The dominant feeling in the Albuquerque Jewish community right now is anger, Simon said. “They’re mostly pissed off at the morons who are doing this. Our JCC is known and loved in the community, and people are angry that it’s being targeted and being disrupted.” Sax said something similar about the frustrations in Nashville: “It keeps us from doing what we need to be doing every day. We’re already very busy,” she said. “It keeps us from doing the other work we had planned to do.”

Both centers have seen an outpouring of support. Nashville has gotten letters and postcards from Massachusetts, Vermont, and Washington state, Sax said, and the neighboring Catholic parish and local Islamic center sent messages of support. The attacks have been widely denounced by Jewish organizations, and political leaders like Hillary Clinton took to Twitter over the weekend to condemn them as well.

In general, JCCs are equipped to handle these kinds of threats. Some, like Nashville, have full-time security staff, and members seem to understand the need for security, Simon and Sax said. People don’t seem to be staying home; they’re still showing up to community events, swimming classes, and pre-school, all of which are central parts of JCC life.
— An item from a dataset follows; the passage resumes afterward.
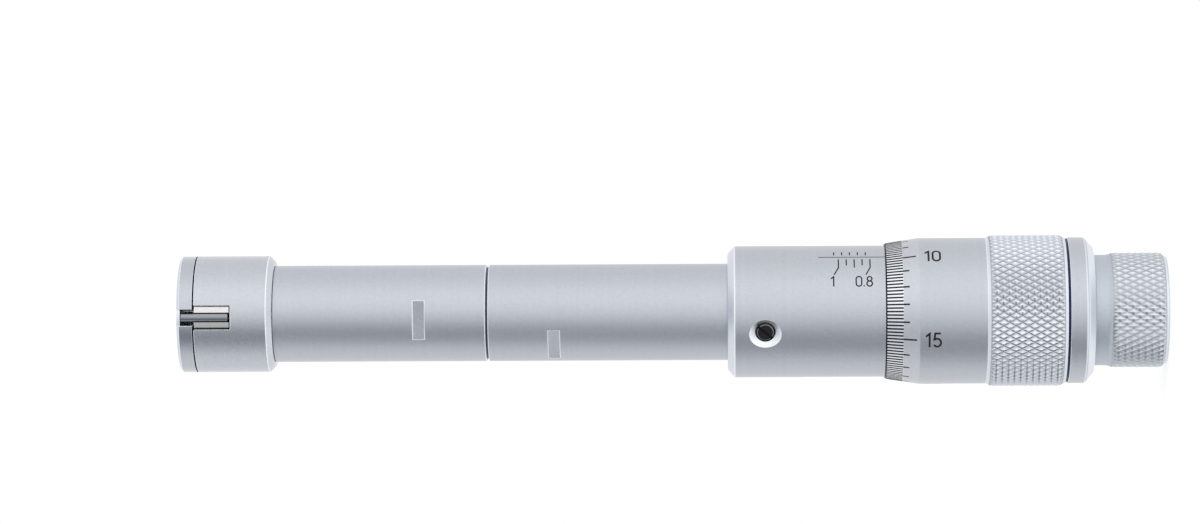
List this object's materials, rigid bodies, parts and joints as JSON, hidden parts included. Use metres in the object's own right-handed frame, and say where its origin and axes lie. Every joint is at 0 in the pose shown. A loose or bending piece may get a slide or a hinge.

“This is the best time in history to be a Jew in the United States. Our country is so phenomenal, and Jews have come so far in this country, and we have so many blessings,” Simon said. “There’s no question—it’s the best time to be alive, and the best time to be Jewish.” At the same time, he is concerned about rising anti-Semitism in the U.S. and globally, including incidents of swastikas being painted in public spaces. “We can’t tolerate anti-Semitism or hate and discrimination against anybody,” he said.

I asked Simon whether he is scared by the threats. “Not at all,” he replied. “The cowards who phone in bomb threats don’t scare me … The people who want to do real harm don’t phone ahead.”